I've detailed some of this in an earlier post, where I talked about the problem (whined?) of a crippling reader's block and my struggle to find an effective antidote.Drenching all of these thoughts is a certain amount of nostalgia for some sort of mythical golden age of the arts, where people still cared about classical music and opera and listened to the radio and full albums... and novels changed lives. I recently got asked, what is the book that has changed your life the most? And I struggled mightily to answer the question. How about Atonement, The Naked and the Dead, Jonathan Livingston Seagull, Water For Elephants or The Varieties of Human Experience (the books I have posted about here)? No, none of them, not in the slightest. So, what the hell have I been reading for the past half year? If I care so much about reading, what am I getting out of these books?
And this is when Franzen's essay reenters the picture. He cites an interview with a sociologist who has studied the effects of reading on people, and the first paragraph of the following quote is from her:
""There's the social isolate - the child who from an early age felt very different from everyone around him. This is very, very difficult to uncover in an interview. People don't like to admit that they were social isolates as children. What happens is you take that sense of being different into an imaginary world. But that world, then, is a world you can't share with the people around you - because it's imaginary. And so the important dialogue in your life is with the authors of the books you read. Though they aren't present, they become your community."
Pride compels me, here, to draw a distinction between young fiction readers and young nerds. The classic nerd, who finds a home in facts or technology or numbers, is marked not by a displaced sociability but by an antisociability. Reading does resemble more nerdy pursuits in that it's a habit that both feeds on a sense of isolation and aggravates it. Simply being a "social isolate" as a child does not, however, doom you to bad breath and poor party skills as an adult. In fact, it can make you hypersocial. It's just that at some point you'll begin to feel a gnawing, almost resourceful need to be alone and do some reading--to reconnect that community."
Well, that's me, both when I was young as well as now.
It's unfair to ask what novel has most changed my life. But reading has indeed changed my life immensely. For the mass majority of books, it's not the works themselves, individually, that have been of prime importance. The best books I have ever read have perhaps changed my life indeed, but each did so only incrementally. So, instead, what I prize so dearly about reading books is just that - the mere process of reading. It's a way for me to be both by myself and not by myself, to be completely alone but also in a world of my imagination surrounded by countless others.

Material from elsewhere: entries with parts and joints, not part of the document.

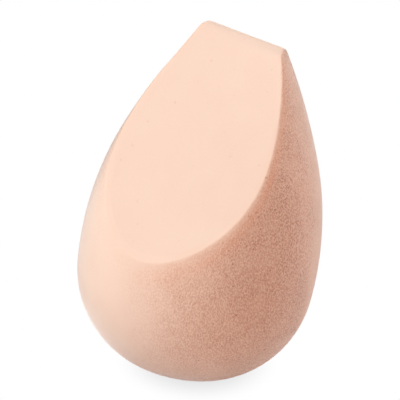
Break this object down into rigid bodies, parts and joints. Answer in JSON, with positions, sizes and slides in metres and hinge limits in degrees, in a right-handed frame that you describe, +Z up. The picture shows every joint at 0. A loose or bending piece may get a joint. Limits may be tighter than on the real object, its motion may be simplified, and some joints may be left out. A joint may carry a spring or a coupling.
{
  "type": "makeup sponge",
  "caption": "Rounded teardrop sponge of soft moulded foam with a large flat cut face and a blunt narrow end, for dabbing and blending make-up; it stands leaning back on its rounded end.",
  "frame": {"origin": "middle of the flat spot on the rounded end, where the sponge stands", "axes": "+Z up from the surface it stands on; +X the side that the flat face looks towards; +Y across, with the part alike on both sides of Y = 0; the teardrop's own axis leans 20 degrees back from +Z towards -X"},
  "size_m": [0.0453, 0.0422, 0.0591],
  "materials": {
    "cut_foam": "matte, fine open pores",
    "skin_foam": "matte, suede-like grain"
  },
  "bodies": {
    "root": {"foam_core": "cut_foam", "moulded_skin": "skin_foam"}
  },
  "joints": []
}
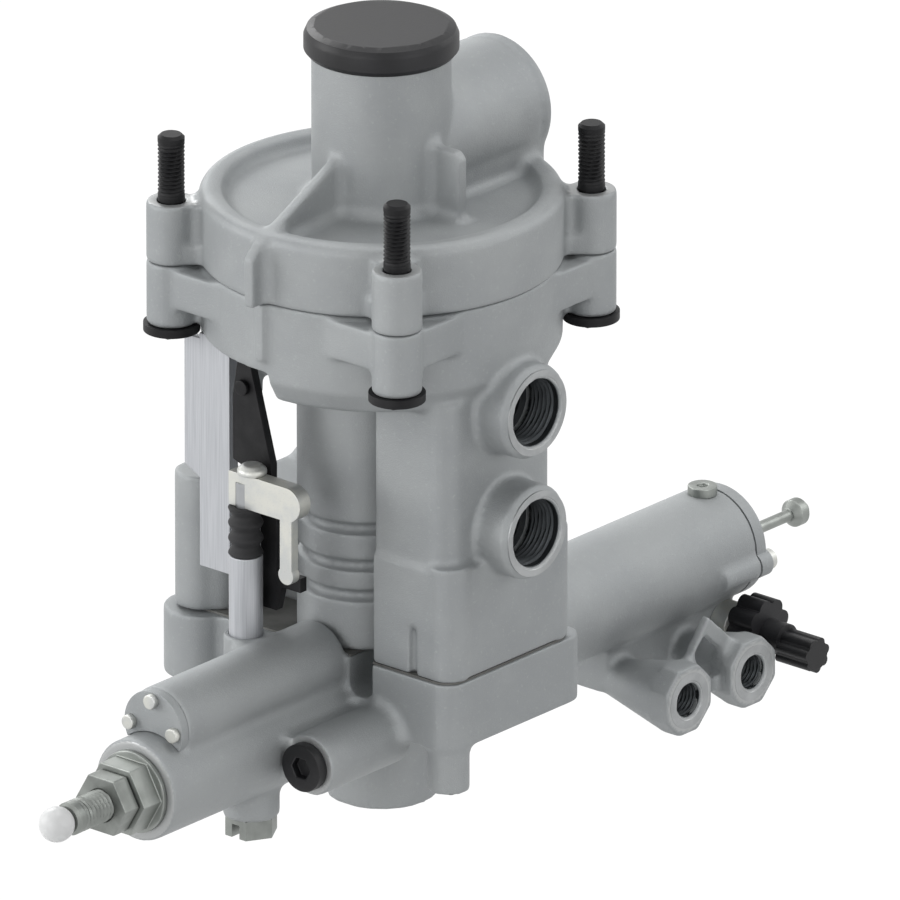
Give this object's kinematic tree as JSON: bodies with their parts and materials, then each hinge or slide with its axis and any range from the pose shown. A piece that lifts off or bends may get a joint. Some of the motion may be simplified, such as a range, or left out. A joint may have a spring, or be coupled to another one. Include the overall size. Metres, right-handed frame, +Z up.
{
  "type": "air brake load sensing relay valve",
  "caption": "Cast air brake load sensing relay valve with studs, side ports, sideways control cylinder and outside linkage.",
  "frame": {"origin": "centre of the exhaust opening in the bottom boss, on the main axis", "axes": "+Z up the main axis to the mounting studs, +X out of the two large side ports, +Y along the control cylinder"},
  "size_m": [0.1204, 0.3424, 0.2437],
  "materials": {
    "cast_body": "fine blasted casting, dull",
    "turned_aluminium": "turned, satin",
    "rail_aluminium": "drawn profile, satin",
    "zinc_steel": "zinc plated, satin",
    "bright_steel": "ground, bright",
    "spring_steel": "drawn wire, oiled",
    "black_steel": "black coated steel",
    "brass_turned": "turned, satin",
    "black_plastic": "moulded black plastic, slight sheen",
    "clear_plastic": "milky moulded plastic",
    "gasket": "pressed fibre sheet",
    "rubber": "moulded black rubber"
  },
  "bodies": {
    "valve": {"main_body": "cast_body", "top_cover": "cast_body", "base_housing": "cast_body", "control_cylinder": "cast_body", "end_cap": "cast_body", "upper_plate": "cast_body", "dust_cap": "black_plastic", "side_plug": "black_plastic", "test_caps": "black_plastic", "mounting_studs": "black_steel", "stud_nuts": "black_steel", "plunger_boot": "rubber", "diaphragm": "rubber", "pilot_seat": "turned_aluminium", "pin_guide": "brass_turned", "pilot_spring": "spring_steel", "valve_spring": "spring_steel", "control_spring": "spring_steel", "test_spring": "spring_steel", "base_gasket": "gasket", "base_screws": "zinc_steel", "exhaust_screen": "zinc_steel", "drain_plug": "zinc_steel", "adjuster_bush": "turned_aluminium", "lock_nut": "zinc_steel", "end_cap_screws": "zinc_steel", "upper_plate_screws": "zinc_steel", "air_filter": "brass_turned", "guide_rail": "rail_aluminium", "rail_screw": "zinc_steel", "lever_pin": "zinc_steel", "plunger_bush": "rail_aluminium", "bleed_screw": "zinc_steel", "test_coupling": "zinc_steel"},
    "control": {"control_rod": "bright_steel", "spring_plate": "bright_steel", "control_piston": "turned_aluminium", "piston_seal": "rubber"},
    "tappet": {"tappet": "bright_steel"},
    "bracket": {"cross_bracket": "zinc_steel", "bracket_screw": "zinc_steel", "plunger": "bright_steel"},
    "lever": {"hanging_lever": "black_steel"},
    "piston": {"relay_piston": "turned_aluminium"},
    "inlet": {"inlet_valve": "brass_turned"},
    "test_pin": {"test_pin": "bright_steel"},
    "adjuster": {"adjusting_screw": "zinc_steel", "tip_ball": "clear_plastic"}
  },
  "joints": [
    {"name": "control_slide", "type": "slide", "parent": "valve", "child": "control", "axis": [0, -1, 0], "range_m": [0, 0.012], "stiffness_N_per_m": 2000, "deforming": ["control_spring"]},
    {"name": "tappet_slide", "type": "slide", "parent": "valve", "child": "tappet", "axis": [0, 0, 1], "range_m": [0, 0.005]},
    {"name": "bracket_slide", "type": "slide", "parent": "valve", "child": "bracket", "axis": [0, 0, 1], "range_m": [0, 0.005], "deforming": ["plunger_boot"]},
    {"name": "lever_hinge", "type": "hinge", "parent": "valve", "child": "lever", "pos_m": [-0.017, -0.0406, 0.135], "axis": [0, -1, 0], "range_deg": [0, 6.1]},
    {"name": "piston_slide", "type": "slide", "parent": "valve", "child": "piston", "axis": [0, 0, -1], "range_m": [0, 0.004], "stiffness_N_per_m": 1500},
    {"name": "inlet_slide", "type": "slide", "parent": "valve", "child": "inlet", "axis": [0, 0, -1], "range_m": [0, 0.0041], "deforming": ["valve_spring"]},
    {"name": "test_pin_slide", "type": "slide", "parent": "valve", "child": "test_pin", "axis": [0, -1, 0], "range_m": [0, 0.006], "stiffness_N_per_m": 800, "deforming": ["test_spring"]},
    {"name": "adjuster_turn", "type": "hinge", "parent": "valve", "child": "adjuster", "pos_m": [0, -0.13, 0.0332], "axis": [0, 1, 0], "range_deg": [-180, 180]}
  ],
  "couplings": [
    {"joint": "tappet_slide", "follows": "control_slide", "ratio": 0.4},
    {"joint": "bracket_slide", "follows": "control_slide", "ratio": 0.4},
    {"joint": "lever_hinge", "follows": "control_slide", "rad_per_m": 8.7266},
    {"joint": "inlet_slide", "follows": "piston_slide", "ratio": 1}
  ]
}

And that's what I'm craving most of the time, anyways - to have my cake and eat it to. So if you ask why I'm moving to the West Coast, I think productive "alone time" will come more easily. And because there is indeed less unavoidable densely packed civilization screaming for my attention, I'll be able to be more comfortably at peace with my solitude.
Maybe that will be a more lasting cure to my reader's block.
Willing to lend: Yes.
Purchase Price: $1
Purchase Location: Sidewalk sale on Underhill Street.